Lately, I’ve been going through the books in the Mexican part of our library.  

I bought them more than thirty years ago when Felipe and I still lived there; they’ve since survived nine moves.

 

The other day I reread “El libro vacio”—The Empty Book—by Josefina Vicens.  Although she only published two novels, she is regarded as one of the secret treasures of modern Mexican literature and a forerunner of the metafiction boom of the 1960s.

 

When I bought the book at the beginning of 1979, I’d been living in Mexico for about half a year and, although my Spanish was fluent, I wasn’t yet able to capture the nuances.

 

I was drawn towards the book’s title because I wanted to become a writer and was convinced that I had at least one empty book to fill. Also, the writer’s name is the Spanish translation of my mother’s name, and at 155 pages the book was not too intimidating for a first try at reading in a newly acquired language.  

 

“El libro vacio” is about José Garcia, a lower-middle-class accountant living somewhere in Mexico and barely supporting his wife and two sons. It follows him as he struggles with his inability to write. His need to write exists independently of his perception that an ordinary person has nothing to say.

 

He buys two notebooks, the first is for his random thoughts, his experiences and ideas. The second is for the draft of the novel he tells everyone he is writing. 

 

That second notebook remains empty.

 

He begins to fill the first notebook with thoughts and reminiscences about his wife, his sons, an extramarital affair, his financial difficulties, and his job. Without planning it, he tells a story that does have meaning and significance—the story of his own attempt to transcend the limits of mundane existence through writing.

 

“Strictly speaking, it is your reality that you can only talk about. And if it is not possible to extract from it what you require for a different and transcendent book, give up your dream.”

 

The book resonated with me. My notebooks were also full of self-recriminations and guilt over having produced nothing of value. Just like José Garcia I wondered how those that write do it.How do they make their words obey them?
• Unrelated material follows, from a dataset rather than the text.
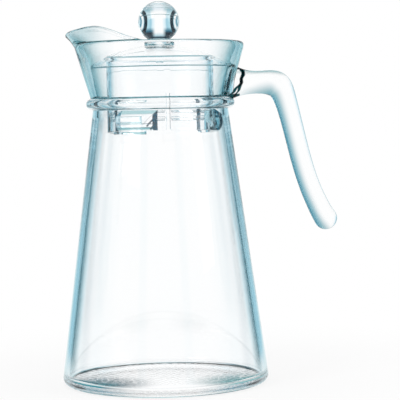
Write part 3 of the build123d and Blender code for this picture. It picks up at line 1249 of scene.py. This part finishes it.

But I was determined not to give up my dream.

 

It’s only when reading it again after all these years that I see how refined but forceful Josefina Vicens’s language is. 

 

I see the brown stain of the mole sauce I spilled on the book when I read it while having lunch in our favourite restaurant around the corner of our apartment on Avenida Mazatlan.

 

Even though it has been in many different book cases for the last thirty years “El libro vacio” still smells of Mexico.